UNITED STATES
SECURITIES AND EXCHANGE COMMISSION
Washington, D.C. 20549
FORM 8-K/A
Amendment No.1
Pursuant to Section 13 OR 15(d) of the Securities Exchange Act of 1934
Date of Report (Date of earliest event reported) January 9, 2020
TRIDENT BRANDS INCORPORATED |
(Exact name of registrant as specified in its charter) |
Nevada | | 000-53707 | | 26-1367322 |
(State or other jurisdiction of incorporation) | | (Commission File Number) | | (IRS Employer Identification No.) |
200 South Executive Drive, Suite 101, Brookfield, WI | | 53005 |
(Address of principal executive offices) | | (Zip Code) |
Registrant’s telephone number, including area code (262) 789-6689
N/A
(Former name or former address, if changed since last report.)

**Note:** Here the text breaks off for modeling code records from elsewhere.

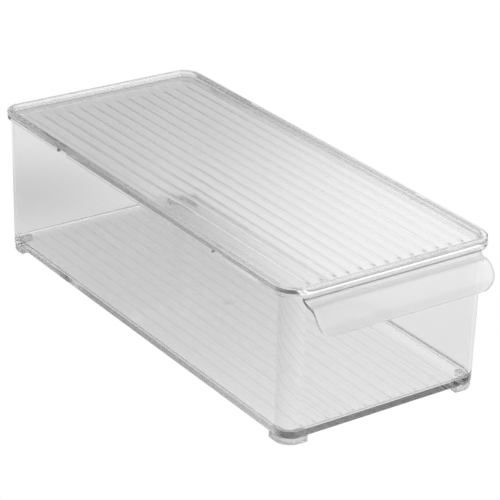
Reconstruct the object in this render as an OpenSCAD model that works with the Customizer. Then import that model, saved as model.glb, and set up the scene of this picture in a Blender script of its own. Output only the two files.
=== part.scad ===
// Clear fridge bin: a long moulded tub with a scoop handle, a lift-off lid and four corner feet.
// Millimetres. +Z is up, the handle faces -Y and the length runs along Y.
// The origin is the middle of the whole bin's footprint, on the surface that it stands on.

/* [Overall] */
// Width of the lid, the widest piece
lid_w = 186; // [150:1:230]
// Length of the lid, without its front lip and the handle
lid_l = 410; // [340:1:460]
// Height from the surface to the top of the lid
total_h = 125; // [95:1:160]
// Plan radius of the lid's corners
lid_r = 17.5; // [15:0.5:20]

/* [Tub] */
// Thickness of the side walls
wall = 2.5; // [2:0.1:3]
// Thickness of the floor
floor_t = 4; // [2.5:0.1:4.5]
// How far the lid's edge stands out past the tub's wall
overhang = 3.3; // [3:0.1:4]
// How much each wall leans in from rim to floor
draft = 0.9; // [0.4:0.1:1.6]
// Radius where the inside of the walls meets the floor
floor_fillet = 4; // [3:0.5:5]
// Radius of the outer bottom edge
edge_r = 1.5; // [1:0.25:2]
// Thickness of the rim flange
rim_t = 3.4; // [3:0.1:4]
// Number of ribs along the floor
floor_ribs = 13; // [9:2:13]
// Length of each notch in the long sides of the rim flange
notch_l = 12; // [8:1:16]
// Half of the distance between the two notches of a side
notch_y = 110; // [90:1:120]

/* [Handle] */
// Distance of the handle's ends from the sides of the lid
handle_side = 14; // [13:0.5:24]
// How far the handle stands out from the front wall
handle_out = 21.5; // [19:0.5:26]
// How far the handle's lower edge hangs below the lid's seat
handle_drop = 28; // [26:0.5:32]
// Thickness of the handle
handle_t = 2.5; // [2:0.1:3]
// Radius of the handle's lower corners
handle_r = 13; // [8:0.5:16]

/* [Lid] */
// Height of the lid's edge above the tub's rim
lid_edge_h = 3.5; // [3:0.1:4.5]
// Width of the raised border of the lid
ridge_w = 5; // [4.5:0.1:6]
// Depth of the panel below the raised border
recess = 2.2; // [1.5:0.1:2.4]
// Thickness of the panel
panel_t = 2; // [1.8:0.1:2.4]
// Depth of the locating skirt below the tub's rim
skirt_h = 6; // [4:0.5:8]
// Thickness of the locating skirt
skirt_t = 1.8; // [1.5:0.1:2]
// Number of ribs along the panel
lid_ribs = 15; // [9:2:15]
// Distance of the front lip's ends from the sides of the lid
lip_side = 8.5; // [7:0.5:10]
// How far the front lip stands out past the lid's edge
lip_out = 3.5; // [3:0.25:4]
// Plan radius of the front lip's ends
lip_end_r = 11; // [9:0.5:13]

/* [Feet] */
// Height of the feet
foot_h = 5.5; // [4:0.5:8]
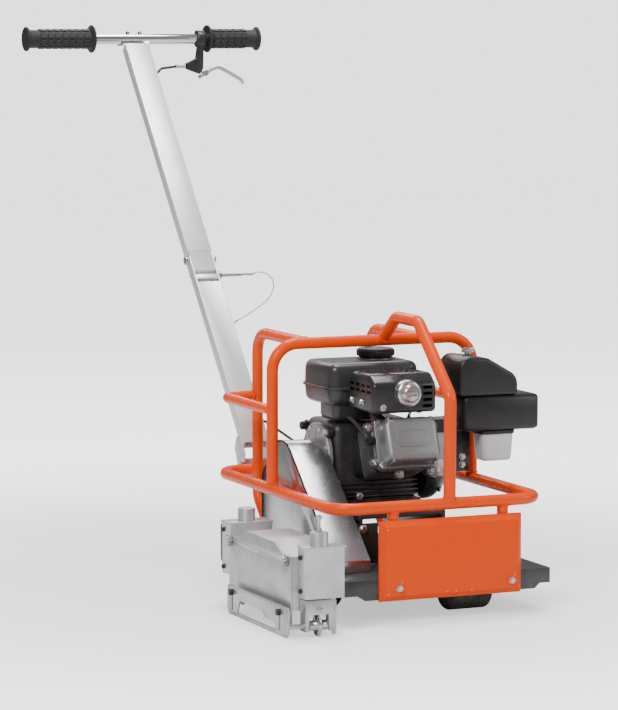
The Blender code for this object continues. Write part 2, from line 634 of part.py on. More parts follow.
def air_cleaner():
    body = block("cleaner_base", (0.112, 0.080, 0.302), (CLEANER_RIGHT, 0.168, 0.366),
                 dark("cleaner_base_black"))
    bevel(body, 0.008, 2)
    combine(body, block("arm", (0.0500, 0.1040, 0.302), (0.120, 0.150, 0.325), None))
    outline = [(0.102, 0.3663), (0.218, 0.3663), (0.218, 0.384), (0.200, 0.412), (0.158, 0.434),
               (0.120, 0.437), (0.102, 0.424)]
    cover = prism("cleaner_cover", outline, 0.078, 0.170, dark("cleaner_cover_black"), "Y")
    bevel(cover, 0.008, 3, 25)
    nut = rod("cleaner_nut", 0.0055, 0.0, 0.009, steel("cleaner_nut_steel"), "Z",
              (0.136, 0.118, 0.4373), 16)
    combine(nut, block("wings", (-0.012, -0.0015, 0.004), (0.012, 0.0015, 0.0125), None,
                       (0.136, 0.118, 0.4373)))
    bowl = block("dust_bowl", (0.150, 0.085, 0.246), (0.216, 0.132, 0.3017),
                 material("bowl_clear", (0.75, 0.80, 0.84), 0.15))
    bevel(bowl, 0.012, 3)
    return cover, bowl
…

Check the appropriate box below if the Form 8-K filing is intended to simultaneously satisfy the filing obligation of the registrant under any of the following provisions:
o Written communications pursuant to Rule 425 under the Securities Act (17 CFR 230.425)
o Soliciting material pursuant to Rule 14a-12 under the Exchange Act (17 CFR 240.14a-12)
o Pre-commencement communications pursuant to Rule 14d-2(b) under the Exchange Act (17 CFR 240.14d-2(b))
o Pre-commencement communications pursuant to Rule 13e-4(c) under the Exchange Act (17 CFR 240.13e-4(c))
Explanatory Note
The Registrant hereby amends its Current Report on Form 8-K dated January 9, 2020 and filed on January 16, 2020 to specify that the structure of the 2016 Notes conversion will be mutually determined by the parties.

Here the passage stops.